WRITTEN INSTRUCTION:
Filter the listing below, copying every line in which the word "axes" appears.

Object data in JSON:
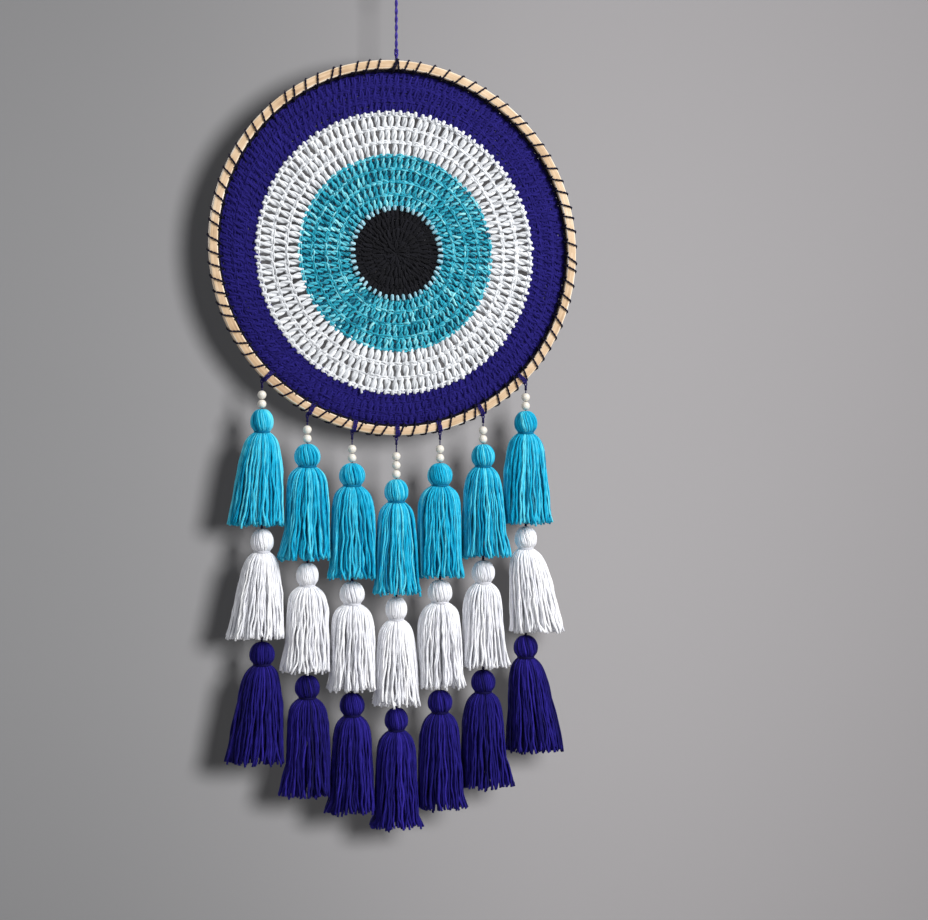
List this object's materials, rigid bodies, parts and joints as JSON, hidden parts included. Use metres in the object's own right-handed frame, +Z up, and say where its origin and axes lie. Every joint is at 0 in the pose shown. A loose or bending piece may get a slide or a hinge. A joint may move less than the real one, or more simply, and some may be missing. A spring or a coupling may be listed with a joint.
{
  "type": "evil eye wall hanging",
  "caption": "Crocheted evil eye laced into a wooden hoop on a hanging cord, with columns of pearls and yarn tassels below.",
  "frame": {"origin": "centre of the hanging eye that goes over the nail", "axes": "+Z up, the front of the eye faces -Y, +X to the right seen from the front"},
  "size_m": [0.3014, 0.0354, 0.6952],
  "materials": {
    "cord_yarn": "doubled purple-blue yarn",
    "wood": "pale bare wood",
    "lashing_thread": "thin dark twisted thread",
    "wrap_yarn": "dark blue twisted yarn",
    "black_yarn": "crocheted acrylic yarn",
    "turquoise_yarn": "crocheted acrylic yarn",
    "white_yarn": "crocheted acrylic yarn",
    "blue_yarn": "crocheted acrylic yarn",
    "pearl": "pearl coat",
    "cyan_tassel_yarn": "loose acrylic yarn",
    "white_tassel_yarn": "loose acrylic yarn",
    "navy_tassel_yarn": "loose acrylic yarn",
    "tie_thread": "dark twisted thread"
  },
  "bodies": {
    "hanger": {"hanging_eye": "cord_yarn"},
    "knot": {"cord_knot": "cord_yarn"},
    "cord": {"hanging_cord": "cord_yarn"},
    "hoop": {"hoop_hitch": "cord_yarn", "hoop": "wood", "lashing": "lashing_thread", "column_wraps": "wrap_yarn", "pupil": "black_yarn", "turquoise_ring": "turquoise_yarn", "white_ring": "white_yarn", "blue_ring": "blue_yarn"},
    "column_1": {"cyan_tassel_1": "cyan_tassel_yarn", "cyan_tie_1": "tie_thread"},
    "column_2": {"cyan_tassel_2": "cyan_tassel_yarn", "cyan_tie_2": "tie_thread"},
    "column_3": {"cyan_tassel_3": "cyan_tassel_yarn", "cyan_tie_3": "tie_thread"},
    "column_4": {"cyan_tassel_4": "cyan_tassel_yarn", "cyan_tie_4": "tie_thread"},
    "column_5": {"cyan_tassel_5": "cyan_tassel_yarn", "cyan_tie_5": "tie_thread"},
    "column_6": {"cyan_tassel_6": "cyan_tassel_yarn", "cyan_tie_6": "tie_thread"},
    "column_7": {"cyan_tassel_7": "cyan_tassel_yarn", "cyan_tie_7": "tie_thread"},
    "pearls_1": {"pearls_1": "pearl"},
    "pearls_2": {"pearls_2": "pearl"},
    "pearls_3": {"pearls_3": "pearl"},
    "pearls_4": {"pearls_4": "pearl"},
    "pearls_5": {"pearls_5": "pearl"},
    "pearls_6": {"pearls_6": "pearl"},
    "pearls_7": {"pearls_7": "pearl"},
    "white_1": {"white_tassel_1": "white_tassel_yarn", "white_tie_1": "tie_thread"},
    "white_2": {"white_tassel_2": "white_tassel_yarn", "white_tie_2": "tie_thread"},
    "white_3": {"white_tassel_3": "white_tassel_yarn", "white_tie_3": "tie_thread"},
    "white_4": {"white_tassel_4": "white_tassel_yarn", "white_tie_4": "tie_thread"},
    "white_5": {"white_tassel_5": "white_tassel_yarn", "white_tie_5": "tie_thread"},
    "white_6": {"white_tassel_6": "white_tassel_yarn", "white_tie_6": "tie_thread"},
    "white_7": {"white_tassel_7": "white_tassel_yarn", "white_tie_7": "tie_thread"},
    "navy_1": {"navy_tassel_1": "navy_tassel_yarn", "navy_tie_1": "tie_thread"},
    "navy_2": {"navy_tassel_2": "navy_tassel_yarn", "navy_tie_2": "tie_thread"},
    "navy_3": {"navy_tassel_3": "navy_tassel_yarn", "navy_tie_3": "tie_thread"},
    "navy_4": {"navy_tassel_4": "navy_tassel_yarn", "navy_tie_4": "tie_thread"},
    "navy_5": {"navy_tassel_5": "navy_tassel_yarn", "navy_tie_5": "tie_thread"},
    "navy_6": {"navy_tassel_6": "navy_tassel_yarn", "navy_tie_6": "tie_thread"},
    "navy_7": {"navy_tassel_7": "navy_tassel_yarn", "navy_tie_7": "tie_thread"}
  },
  "joints": [
    {"name": "cord_sway", "type": "hinge", "parent": "hanger", "child": "knot", "pos_m": [0, 0, -0.01735], "axis": [0, 1, 0], "range_deg": [-25, 25]},
    {"name": "cord_twist", "type": "hinge", "parent": "knot", "child": "cord", "pos_m": [0, 0, -0.02275], "axis": [0, 0, 1], "range_deg": [-90, 90], "stiffness_Nm_per_rad": 0.004},
    {"name": "hoop_tilt", "type": "hinge", "parent": "cord", "child": "hoop", "pos_m": [0, 0, -0.07125], "axis": [1, 0, 0], "range_deg": [-30, 30]},
    {"name": "column_swing_1", "type": "hinge", "parent": "hoop", "child": "column_1", "pos_m": [-0.108, 0, -0.33454], "axis": [1, 0, 0], "range_deg": [-50, 50]},
    {"name": "column_swing_2", "type": "hinge", "parent": "hoop", "child": "column_2", "pos_m": [-0.072, 0, -0.36129], "axis": [1, 0, 0], "range_deg": [-50, 50]},
    {"name": "column_swing_3", "type": "hinge", "parent": "hoop", "child": "column_3", "pos_m": [-0.036, 0, -0.37504], "axis": [1, 0, 0], "range_deg": [-50, 50]},
    {"name": "column_swing_4", "type": "hinge", "parent": "hoop", "child": "column_4", "pos_m": [0, 0, -0.37935], "axis": [1, 0, 0], "range_deg": [-50, 50]},
    {"name": "column_swing_5", "type": "hinge", "parent": "hoop", "child": "column_5", "pos_m": [0.036, 0, -0.37504], "axis": [1, 0, 0], "range_deg": [-50, 50]},
    {"name": "column_swing_6", "type": "hinge", "parent": "hoop", "child": "column_6", "pos_m": [0.072, 0, -0.36129], "axis": [1, 0, 0], "range_deg": [-50, 50]},
    {"name": "column_swing_7", "type": "hinge", "parent": "hoop", "child": "column_7", "pos_m": [0.108, 0, -0.33454], "axis": [1, 0, 0], "range_deg": [-50, 50]},
    {"name": "pearl_slide_1", "type": "slide", "parent": "column_1", "child": "pearls_1", "axis": [0, 0, 1], "range_m": [0, 0.002]},
    {"name": "pearl_slide_2", "type": "slide", "parent": "column_2", "child": "pearls_2", "axis": [0, 0, 1], "range_m": [0, 0.0025]},
    {"name": "pearl_slide_3", "type": "slide", "parent": "column_3", "child": "pearls_3", "axis": [0, 0, 1], "range_m": [0, 0.004]},
    {"name": "pearl_slide_4", "type": "slide", "parent": "column_4", "child": "pearls_4", "axis": [0, 0, 1], "range_m": [0, 0.0055]},
    {"name": "pearl_slide_5", "type": "slide", "parent": "column_5", "child": "pearls_5", "axis": [0, 0, 1], "range_m": [0, 0.004]},
    {"name": "pearl_slide_6", "type": "slide", "parent": "column_6", "child": "pearls_6", "axis": [0, 0, 1], "range_m": [0, 0.0025]},
    {"name": "pearl_slide_7", "type": "slide", "parent": "column_7", "child": "pearls_7", "axis": [0, 0, 1], "range_m": [0, 0.002]},
    {"name": "white_swing_1", "type": "hinge", "parent": "column_1", "child": "white_1", "pos_m": [-0.108, 0, -0.44529], "axis": [1, 0, 0], "range_deg": [-30, 30]},
    {"name": "white_swing_2", "type": "hinge", "parent": "column_2", "child": "white_2", "pos_m": [-0.072, 0, -0.47254], "axis": [1, 0, 0], "range_deg": [-30, 30]},
    {"name": "white_swing_3", "type": "hinge", "parent": "column_3", "child": "white_3", "pos_m": [-0.036, 0, -0.48779], "axis": [1, 0, 0], "range_deg": [-30, 30]},
    {"name": "white_swing_4", "type": "hinge", "parent": "column_4", "child": "white_4", "pos_m": [0, 0, -0.5008], "axis": [1, 0, 0], "range_deg": [-30, 30]},
    {"name": "white_swing_5", "type": "hinge", "parent": "column_5", "child": "white_5", "pos_m": [0.036, 0, -0.48779], "axis": [1, 0, 0], "range_deg": [-30, 30]},
    {"name": "white_swing_6", "type": "hinge", "parent": "column_6", "child": "white_6", "pos_m": [0.072, 0, -0.47254], "axis": [1, 0, 0], "range_deg": [-30, 30]},
    {"name": "white_swing_7", "type": "hinge", "parent": "column_7", "child": "white_7", "pos_m": [0.108, 0, -0.44529], "axis": [1, 0, 0], "range_deg": [-30, 30]},
    {"name": "navy_swing_1", "type": "hinge", "parent": "white_1", "child": "navy_1", "pos_m": [-0.108, 0, -0.53404], "axis": [1, 0, 0], "range_deg": [-30, 30]},
    {"name": "navy_swing_2", "type": "hinge", "parent": "white_2", "child": "navy_2", "pos_m": [-0.072, 0, -0.56129], "axis": [1, 0, 0], "range_deg": [-30, 30]},
    {"name": "navy_swing_3", "type": "hinge", "parent": "white_3", "child": "navy_3", "pos_m": [-0.036, 0, -0.57654], "axis": [1, 0, 0], "range_deg": [-30, 30]},
    {"name": "navy_swing_4", "type": "hinge", "parent": "white_4", "child": "navy_4", "pos_m": [0, 0, -0.58955], "axis": [1, 0, 0], "range_deg": [-30, 30]},
    {"name": "navy_swing_5", "type": "hinge", "parent": "white_5", "child": "navy_5", "pos_m": [0.036, 0, -0.57654], "axis": [1, 0, 0], "range_deg": [-30, 30]},
    {"name": "navy_swing_6", "type": "hinge", "parent": "white_6", "child": "navy_6", "pos_m": [0.072, 0, -0.56129], "axis": [1, 0, 0], "range_deg": [-30, 30]},
    {"name": "navy_swing_7", "type": "hinge", "parent": "white_7", "child": "navy_7", "pos_m": [0.108, 0, -0.53404], "axis": [1, 0, 0], "range_deg": [-30, 30]}
  ]
}
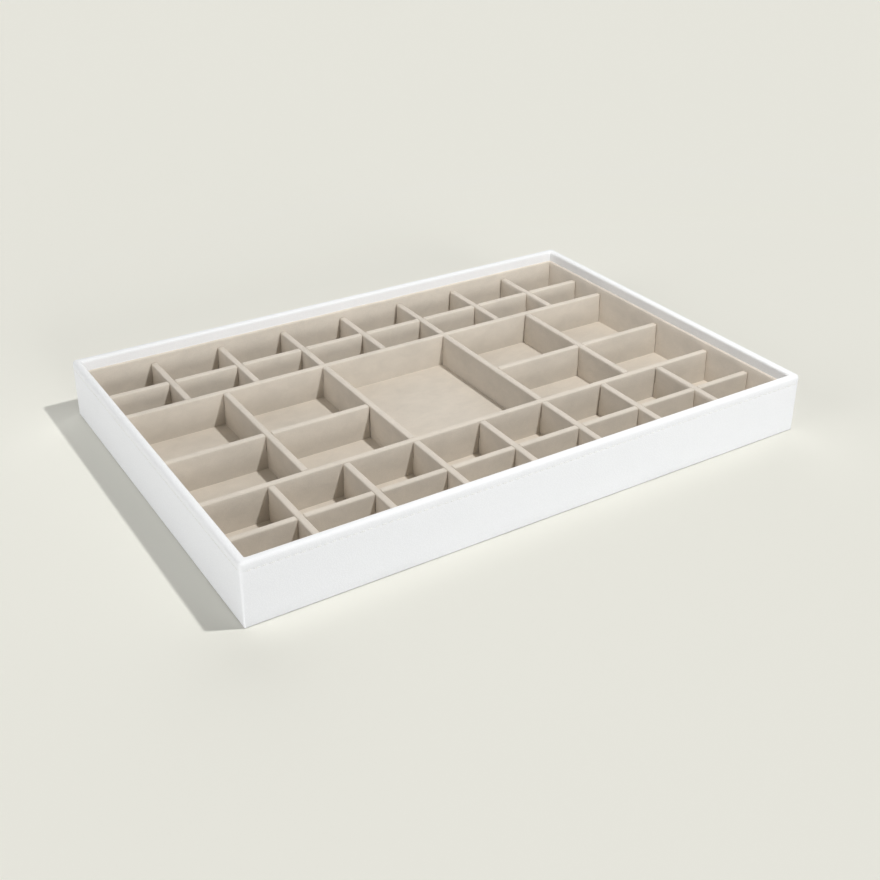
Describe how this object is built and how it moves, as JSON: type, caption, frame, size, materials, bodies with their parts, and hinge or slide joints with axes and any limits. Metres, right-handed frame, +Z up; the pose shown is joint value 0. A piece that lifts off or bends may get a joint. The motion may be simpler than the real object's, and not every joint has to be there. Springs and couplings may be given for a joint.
{
  "type": "jewelry tray",
  "caption": "Shallow open rectangular jewelry tray, white leatherette outside and beige velvet inside, with a fixed velvet divider grid of small, medium and large compartments.",
  "frame": {"origin": "centre of the underside, on the surface that the tray stands on", "axes": "+X along the long side to the right, +Y from the front to the back, +Z up"},
  "size_m": [0.385, 0.26, 0.0395],
  "materials": {
    "leatherette": "fine-grained satin white",
    "thread": "white sewing thread",
    "velvet": "short-pile beige velvet",
    "card": "raw grey card",
    "fibreboard": "raw fibreboard",
    "felt": "thin beige felt"
  },
  "bodies": {
    "root": {"base_board": "fibreboard", "column_divider_1_back_card": "card", "column_divider_1_back_velvet": "velvet", "column_divider_1_front_card": "card", "column_divider_1_front_velvet": "velvet", "column_divider_2_back_card": "card", "column_divider_2_back_velvet": "velvet", "column_divider_2_front_card": "card", "column_divider_2_front_velvet": "velvet", "column_divider_3_card": "card", "column_divider_3_velvet": "velvet", "column_divider_4_back_card": "card", "column_divider_4_back_velvet": "velvet", "column_divider_4_front_card": "card", "column_divider_4_front_velvet": "velvet", "column_divider_5_card": "card", "column_divider_5_velvet": "velvet", "column_divider_6_back_card": "card", "column_divider_6_back_velvet": "velvet", "column_divider_6_front_card": "card", "column_divider_6_front_velvet": "velvet", "column_divider_7_back_card": "card", "column_divider_7_back_velvet": "velvet", "column_divider_7_front_card": "card", "column_divider_7_front_velvet": "velvet", "floor_card": "card", "floor_velvet": "velvet", "leatherette_wrap": "leatherette", "liner_card_back": "card", "liner_card_front": "card", "liner_card_left": "card", "liner_card_right": "card", "liner_velvet_back": "velvet", "liner_velvet_front": "velvet", "liner_velvet_left": "velvet", "liner_velvet_right": "velvet", "middle_divider_left_card": "card", "middle_divider_left_velvet": "velvet", "middle_divider_right_card": "card", "middle_divider_right_velvet": "velvet", "rim_stitching": "thread", "row_divider_1_card": "card", "row_divider_1_velvet": "velvet", "row_divider_2_card": "card", "row_divider_2_velvet": "velvet", "row_divider_3_left_card": "card", "row_divider_3_left_velvet": "velvet", "row_divider_3_right_card": "card", "row_divider_3_right_velvet": "velvet", "row_divider_4_card": "card", "row_divider_4_velvet": "velvet", "row_divider_5_card": "card", "row_divider_5_velvet": "velvet", "underside_cover": "felt", "wall_board_back": "fibreboard", "wall_board_front": "fibreboard", "wall_board_left": "fibreboard", "wall_board_right": "fibreboard"}
  },
  "joints": []
}
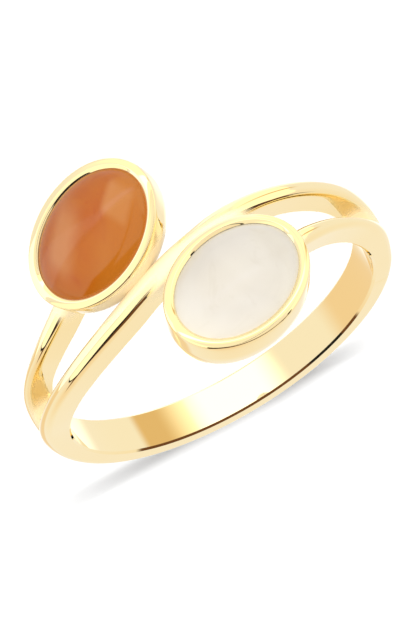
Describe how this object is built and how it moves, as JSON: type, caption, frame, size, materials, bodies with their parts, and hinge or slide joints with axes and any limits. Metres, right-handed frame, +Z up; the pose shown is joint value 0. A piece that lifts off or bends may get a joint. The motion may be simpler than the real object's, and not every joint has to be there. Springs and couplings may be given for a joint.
{
  "type": "moonstone ring",
  "caption": "Crossover finger ring: a domed band that splits at the shoulders and carries bezel-set oval moonstone cabochons on either side of its strand, lying on its side.",
  "frame": {"origin": "centre of the bounding box on the surface that the ring lies on", "axes": "+Z up from the surface, +Y from the shank towards the head with the stones, +X to the side of the white stone"},
  "size_m": [0.02, 0.0224, 0.0115],
  "materials": {
    "gold": "polished pale yellow gold",
    "peach_stone": "polished translucent orange-brown moonstone",
    "white_stone": "polished translucent milky white moonstone"
  },
  "bodies": {
    "root": {"gold_ring": "gold", "peach_moonstone": "peach_stone", "white_moonstone": "white_stone"}
  },
  "joints": []
}
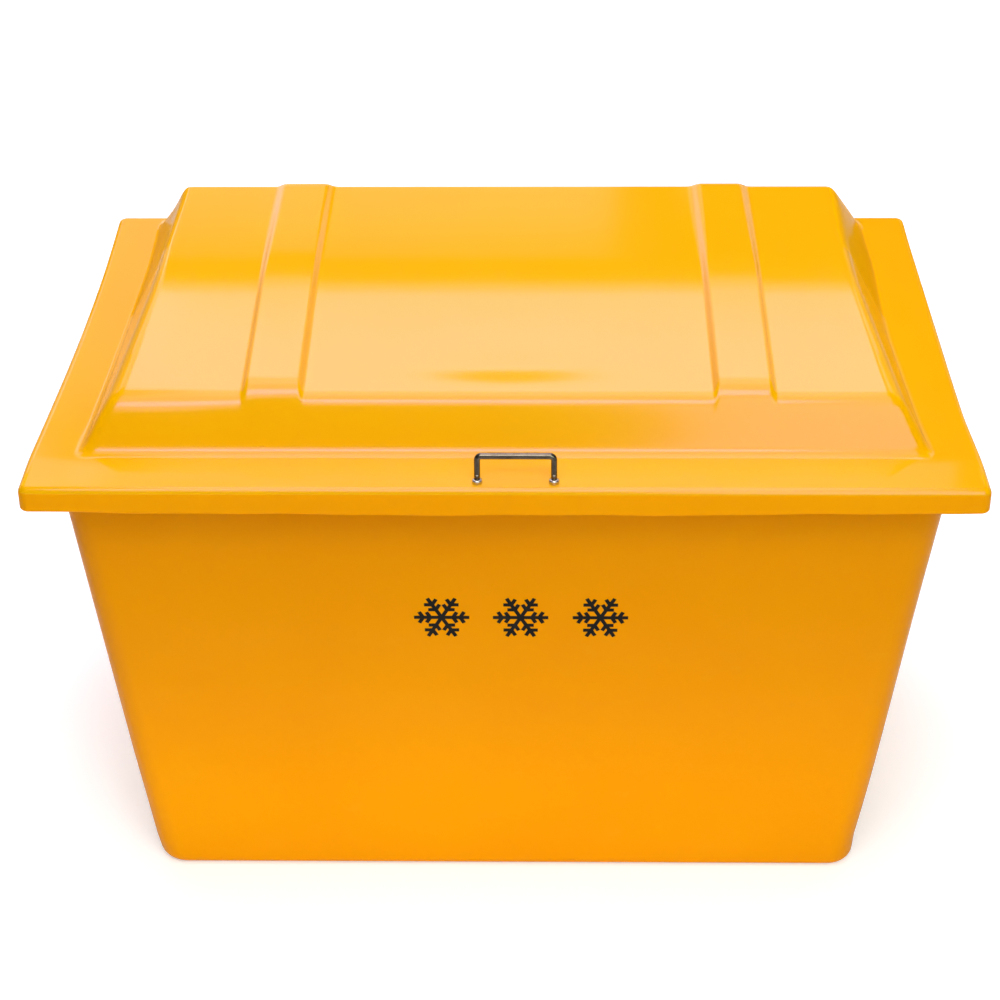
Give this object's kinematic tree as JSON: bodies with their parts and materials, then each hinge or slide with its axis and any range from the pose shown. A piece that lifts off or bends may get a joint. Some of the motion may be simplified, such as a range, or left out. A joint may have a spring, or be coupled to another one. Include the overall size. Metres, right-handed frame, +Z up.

OUTPUT FOR THIS EXERCISE:
List this object's materials, rigid bodies, parts and joints as JSON, hidden parts included. Use metres in the object's own right-handed frame, +Z up, and say where its origin and axes lie. Every joint is at 0 in the pose shown. A loose or bending piece may get a slide or a hinge. A joint may move less than the real one, or more simply, and some may be missing. A spring or a coupling may be listed with a joint.
  "frame": {"origin": "centre of the hanging eye that goes over the nail", "axes": "+Z up, the front of the eye faces -Y, +X to the right seen from the front"},
Describe how this object is built and how it moves, as JSON: type, caption, frame, size, materials, bodies with their parts, and hinge or slide joints with axes and any limits. Metres, right-handed frame, +Z up; the pose shown is joint value 0. A piece that lifts off or bends may get a joint. The motion may be simpler than the real object's, and not every joint has to be there. Springs and couplings may be given for a joint.
  "frame": {"origin": "centre of the underside, on the surface that the tray stands on", "axes": "+X along the long side to the right, +Y from the front to the back, +Z up"},
Describe how this object is built and how it moves, as JSON: type, caption, frame, size, materials, bodies with their parts, and hinge or slide joints with axes and any limits. Metres, right-handed frame, +Z up; the pose shown is joint value 0. A piece that lifts off or bends may get a joint. The motion may be simpler than the real object's, and not every joint has to be there. Springs and couplings may be given for a joint.
  "frame": {"origin": "centre of the bounding box on the surface that the ring lies on", "axes": "+Z up from the surface, +Y from the shank towards the head with the stones, +X to the side of the white stone"},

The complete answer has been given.